13.3 Failure or delay by the Company in enforcing or partially enforcing any provision of the Contract shall not be construed as a waiver of any of its rights under the Contract.

13.4 Any waiver by the Company of any breach of, or any default under, any provision of the Contract by the Buyer shall not be deemed a waiver of any subsequent breach or default and shall in no way affect the other terms of the Contract.

13.5 The parties to the Contract do not intend that any term of the Contract shall be enforceable by virtue of the Contracts (Rights of Third Parties) Act 1999 by any person that is not a party to it.

13.6 The formation, existence, construction, performance, validity and all aspects of the Contract shall be governed by English Law and the parties submit to the exclusive jurisdiction of the English Courts save that the Company specifically reserves the right to bring proceedings against the Buyer in the courts of any other country.

14. Communications

14.1 All communications between the parties about the Contract shall be in writing and delivered by hand or sent by pre-paid first class post or sent by fax:

(a) (in case of communications to the Company) to its registered office or such changed address as shall be notified to the Buyer by the Company; or

(b) to any address of the Buyer set out in any document which forms part of the Contract or such other address as shall be notified to the Company by the Buyer.
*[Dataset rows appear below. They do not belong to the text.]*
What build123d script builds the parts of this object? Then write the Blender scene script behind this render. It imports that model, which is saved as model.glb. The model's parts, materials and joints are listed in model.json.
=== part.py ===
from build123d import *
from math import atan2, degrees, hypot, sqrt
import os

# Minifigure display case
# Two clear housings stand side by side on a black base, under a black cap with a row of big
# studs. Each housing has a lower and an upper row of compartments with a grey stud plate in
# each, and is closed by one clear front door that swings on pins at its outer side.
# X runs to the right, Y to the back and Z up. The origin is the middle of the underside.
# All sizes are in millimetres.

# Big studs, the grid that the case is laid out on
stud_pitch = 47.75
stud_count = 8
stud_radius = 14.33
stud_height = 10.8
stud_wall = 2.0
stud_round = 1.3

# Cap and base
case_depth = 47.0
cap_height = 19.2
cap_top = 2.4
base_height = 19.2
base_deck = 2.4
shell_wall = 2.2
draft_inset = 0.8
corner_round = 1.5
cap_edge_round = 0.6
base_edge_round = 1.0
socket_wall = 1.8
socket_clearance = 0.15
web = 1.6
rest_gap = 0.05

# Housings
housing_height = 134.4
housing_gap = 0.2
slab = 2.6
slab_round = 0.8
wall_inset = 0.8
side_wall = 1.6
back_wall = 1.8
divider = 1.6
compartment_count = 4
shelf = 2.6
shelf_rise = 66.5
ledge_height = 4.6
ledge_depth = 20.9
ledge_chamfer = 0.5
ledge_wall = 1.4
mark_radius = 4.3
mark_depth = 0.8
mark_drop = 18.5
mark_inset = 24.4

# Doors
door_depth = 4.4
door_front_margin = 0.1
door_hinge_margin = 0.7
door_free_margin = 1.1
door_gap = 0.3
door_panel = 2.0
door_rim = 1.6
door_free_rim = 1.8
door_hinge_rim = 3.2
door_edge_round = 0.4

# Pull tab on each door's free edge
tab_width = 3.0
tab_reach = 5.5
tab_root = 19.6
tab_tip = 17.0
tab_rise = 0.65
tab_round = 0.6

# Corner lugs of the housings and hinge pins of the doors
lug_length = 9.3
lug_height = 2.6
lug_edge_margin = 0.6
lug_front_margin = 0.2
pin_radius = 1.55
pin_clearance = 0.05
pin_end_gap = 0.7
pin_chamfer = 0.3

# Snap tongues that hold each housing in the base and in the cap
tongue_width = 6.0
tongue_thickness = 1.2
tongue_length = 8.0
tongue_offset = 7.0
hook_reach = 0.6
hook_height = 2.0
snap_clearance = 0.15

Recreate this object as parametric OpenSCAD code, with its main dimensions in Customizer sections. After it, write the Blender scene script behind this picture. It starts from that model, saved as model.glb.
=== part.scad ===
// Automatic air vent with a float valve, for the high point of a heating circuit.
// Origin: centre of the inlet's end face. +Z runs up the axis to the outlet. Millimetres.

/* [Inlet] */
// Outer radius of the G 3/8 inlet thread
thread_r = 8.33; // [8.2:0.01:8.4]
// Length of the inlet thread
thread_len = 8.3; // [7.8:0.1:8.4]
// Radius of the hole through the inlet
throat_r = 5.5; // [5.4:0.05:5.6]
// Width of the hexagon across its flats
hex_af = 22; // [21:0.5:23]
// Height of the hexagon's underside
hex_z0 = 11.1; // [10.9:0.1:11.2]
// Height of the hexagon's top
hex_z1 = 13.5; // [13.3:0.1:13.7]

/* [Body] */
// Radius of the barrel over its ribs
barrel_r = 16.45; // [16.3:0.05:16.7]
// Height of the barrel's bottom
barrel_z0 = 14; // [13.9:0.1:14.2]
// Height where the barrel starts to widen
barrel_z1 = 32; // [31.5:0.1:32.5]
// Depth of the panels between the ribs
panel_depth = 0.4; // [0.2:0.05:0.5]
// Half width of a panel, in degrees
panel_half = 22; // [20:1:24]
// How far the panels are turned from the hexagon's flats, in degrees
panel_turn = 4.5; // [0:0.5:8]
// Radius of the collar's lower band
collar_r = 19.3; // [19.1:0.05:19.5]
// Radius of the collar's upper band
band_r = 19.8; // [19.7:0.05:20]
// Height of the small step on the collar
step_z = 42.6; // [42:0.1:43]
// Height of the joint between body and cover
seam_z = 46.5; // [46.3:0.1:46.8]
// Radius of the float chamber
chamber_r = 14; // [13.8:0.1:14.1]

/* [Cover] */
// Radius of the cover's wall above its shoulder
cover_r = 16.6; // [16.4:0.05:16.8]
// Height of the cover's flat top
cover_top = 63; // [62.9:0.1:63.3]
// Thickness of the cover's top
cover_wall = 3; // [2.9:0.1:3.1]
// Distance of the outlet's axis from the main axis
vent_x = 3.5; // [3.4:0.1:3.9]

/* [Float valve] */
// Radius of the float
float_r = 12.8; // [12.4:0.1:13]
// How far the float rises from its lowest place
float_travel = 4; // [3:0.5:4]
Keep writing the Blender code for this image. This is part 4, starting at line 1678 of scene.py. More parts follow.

14.2 Communications shall be deemed to have been received:

(a) if sent by pre-paid first class post, two days (excluding days which are not Business Days) after posting (exclusive of the day of posting); or

(b) if delivered by hand, on the day of delivery; or

(c) if sent by fax on a Business Day prior to 4.00pm, at the time of transmission and otherwise on the next Business Day.

14.3 Communications addressed to the Company shall be marked for the attention of the Company's sales director.